Protocol of the Session on May 19, 2016

Junge Fachkräfte wollen natürlich nicht auf einen Dienstposten, den sie 40 Jahre ausfüllen,

(Beifall DIE LINKE)

sondern sie brauchen im Regelfall mindestens zwei Aufstiegsmöglichkeiten innerhalb ihrer Berufskarriere. Wenn das die Verwaltung nicht bieten kann, bekommen wir nicht mehr die erforderlichen Fachkräfte, weil sie in die Privatwirtschaft abwandern. Dieses Problem ist in diesen kleinen Verwaltungen nicht lösbar. Das heißt, man hat Allrounder, die alles können müssen. Dabei habe ich immer vor den Mitarbeitern Hochachtung. Ich kenne Mitarbeiter, die machen morgens Bauamt, nachmittags sind sie im Standesamt und auf dem Heimweg sind sie noch Ordnungsbehörde und verfolgen gefährliche Tiere und schauen, ob sie gechippt sind. Das kann doch aber nicht die Lösung sein. Insofern ist auch dieses Problem nicht heilbar und wir müssen uns damit beschäftigen. Insofern haben wir nicht von ungefähr schon eine Untergrenze mit den 6.000 im Vorschaltgesetz geregelt. Im Regelfall kann man 1,9 Vollbeschäftigteneinheiten pro 1.000 Einwohner rechnen. Das heißt, bei 6.000 Einwohnern ist man dann irgendwo bei 12, vielleicht 14. Daher ist klar, wohin die Reise geht. Also auch das ist nicht innerhalb der Verwaltungsgemeinschaft lösbar. Diese Mehrfachbeschäftigung mit dem Ortsrecht entfaltet aus Sicht der Bürgerinnen und Bürger oder der Wirtschaft keine Außenwirkung.
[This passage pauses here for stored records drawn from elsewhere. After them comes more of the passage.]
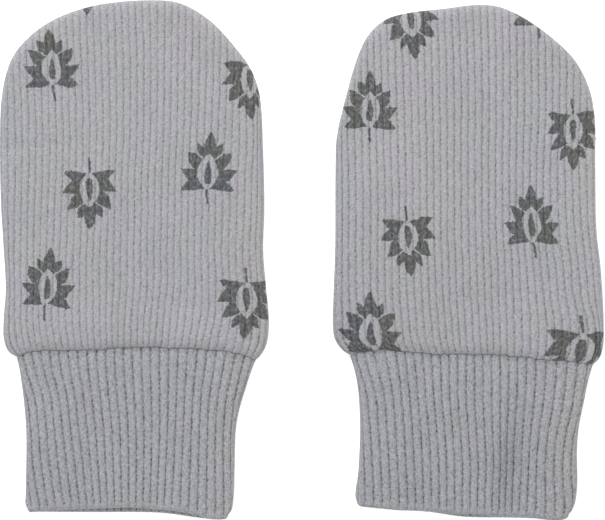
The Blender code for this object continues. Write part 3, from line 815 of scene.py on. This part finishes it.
# ---------------------------------------------------------------- the cuffs
def cuff(side, m):
    wrist, mouth = smooth_curve(m["wrist"], 60), smooth_curve(m["mouth"], 60)
    wrist = wrist - (0.0, LOOK_GAP)
    sides = []
    for rows in m["sides"]:
        c = smooth_curve(rows, 60)
        sides.append(c - np.array([0.0, LOOK_GAP]) * np.linspace(1, 0, len(c))[:, None])
    width, run = length(wrist), length(sides[0])
    half = CUFF_WALL / 2
    cloth, inwards = over_edge(CUFF_HEIGHT - EDGE_LEVEL)
    total = width - 2 * TURN + 2 * cloth[-1]
    stations = (0.0, 0.045, 0.11, 0.28, 0.5, 0.72, 0.89, 0.955)
    columns = np.array([r + s for r in range(CUFF_RIBS) for s in stations])  # ribs from the left fold
    rib_at = np.r_[columns, columns + CUFF_RIBS]
    twist_ribs, twist = m["twist"]
    twist = np.array(twist)

    def around(down):
        """For each column at this depth: its share across, and whether it is in front."""
        left, right = along(sides[0], [down])[0], along(sides[1], [down])[0]
        xs = graph(twist[:, 0], twist[:, 1:], np.clip(down * run, 0, twist[-1, 0]))
        off = (xs - left[0]) / (right[0] - left[0]) * width
        a = off - TURN + cloth[-1]
        at = np.r_[a[-1] - 2 * total, a, a[0] + 2 * total, a[1] + 2 * total]
        ribs = np.r_[twist_ribs[-1] - 2 * CUFF_RIBS, twist_ribs, twist_ribs[0] + 2 * CUFF_RIBS, twist_ribs[1] + 2 * CUFF_RIBS]
        place = graph(ribs, at, rib_at) % (2 * total)
        front = place < total
        flat_at = np.where(front, place, 2 * total - place)
        share = in_from_edges(flat_at, total, width, cloth, inwards) / width
        return share, np.where(front, 1.0, -1.0)

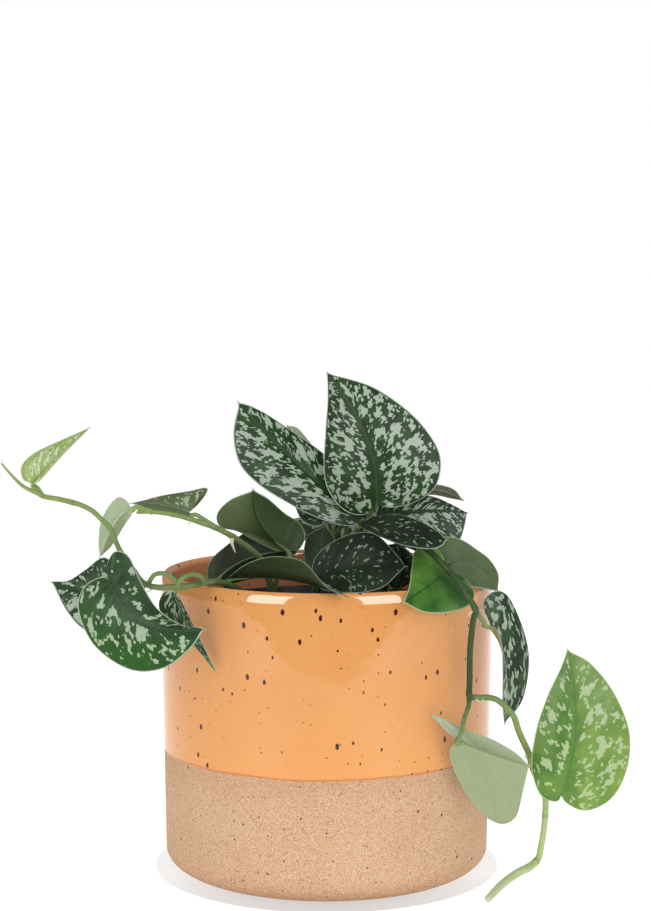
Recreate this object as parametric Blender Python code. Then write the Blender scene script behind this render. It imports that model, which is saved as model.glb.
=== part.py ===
"""A scindapsus with silver-marked leaves in a two-tone stoneware pot, at its real size.

The pot's foot stands on z = 0 and its axis is the z axis. The front is towards -y.
Lengths below are millimetres; every mesh is built in metres.
"""
import math
from collections import namedtuple

import bmesh
import bpy
from mathutils import Matrix, Vector

MM = 0.001

# Driving dimensions of the outer pot
POT_HEIGHT = 125.5
POT_TOP_RADIUS = 70.0
POT_BASE_RADIUS = 68.0
POT_WALL = 5.0
POT_FLOOR = 6.0
POT_FOOT_RADIUS = 55.0
POT_FOOT_RISE = 8.8
POT_FOOT_STEPS = 4
POT_RIM_STEPS = 6
POT_INNER_CORNER = 6.0
POT_INNER_STEPS = 3
POT_SIDES = 48

# Driving dimensions of the nursery pot, a 12 cm grower's pot
NURSERY_TOP_RADIUS = 59.0
NURSERY_BASE_RADIUS = 43.0
NURSERY_HEIGHT = 104.0
NURSERY_WALL = 1.2
NURSERY_LIP = 1.6
NURSERY_LIP_HEIGHT = 5.0
NURSERY_SIDES = 36
DRAIN_HOLES = 6
DRAIN_RADIUS = 4.5
DRAIN_RING_RADIUS = 26.0

# Driving dimensions of the soil, the stems and the blades
SOIL_DEPTH = 90.0
SOIL_RINGS = 5
SOIL_RELIEF = 1.2
SOIL_WALL_GAP = 0.5
SOIL_CHAMFER = 2.0
GAP = 0.3
STEM_RADIUS = 1.35
PETIOLE_RADIUS = 1.0
STEM_SIDES = 7
PETIOLE_SIDES = 6
STEM_STEP = 6.0
STEM_DEPTH = 12.0
STEM_HOLE_GAP = 0.45
STEM_UPRIGHT = (-3.0, 2.0)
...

Das letzte Problem ist die Identität, die die Mitarbeiter mit ihrer Gemeinde entwickeln. Mitarbeiter der Verwaltungsgemeinschaft entwickeln diese Identität nicht im gleichen Maße wie Mitarbeiter von Gemeindeverwaltungen. Ranis-Ziegenrück hat 19 Mitgliedsgemeinden – mit welcher Gemeinde sollen sie sich denn identifizieren, mit 19? Das ist also äußerst kompliziert. Es ist aber für die Motivation von Mitarbeiterinnen und Mitarbeitern ganz wichtig, dass eine Identifikation mit der Gemeinde erfolgt.

Meine sehr geehrten Damen und Herren, die AfD meint, durch die Übertragung weiterer Aufgaben aus dem eigenen Wirkungskreis auf die Verwaltungsgemeinschaft – jetzt darf ich zitieren, Herr Präsident, mit Ihrer Erlaubnis – werden die Gemeinden gestärkt. Das ist ein Widerspruch an sich. Wenn die Gemeinden aus ihrem eigenen Wirkungskreis Aufgaben abgeben, dann werden sie ausgehöhlt; zum Schluss sind sie nur noch eine leere Hülle, meine sehr geehrten Damen und Herren, weil gerade Zweckvereinbarungen keiner demokratischen Kontrolle und Steuerung mehr unterliegen.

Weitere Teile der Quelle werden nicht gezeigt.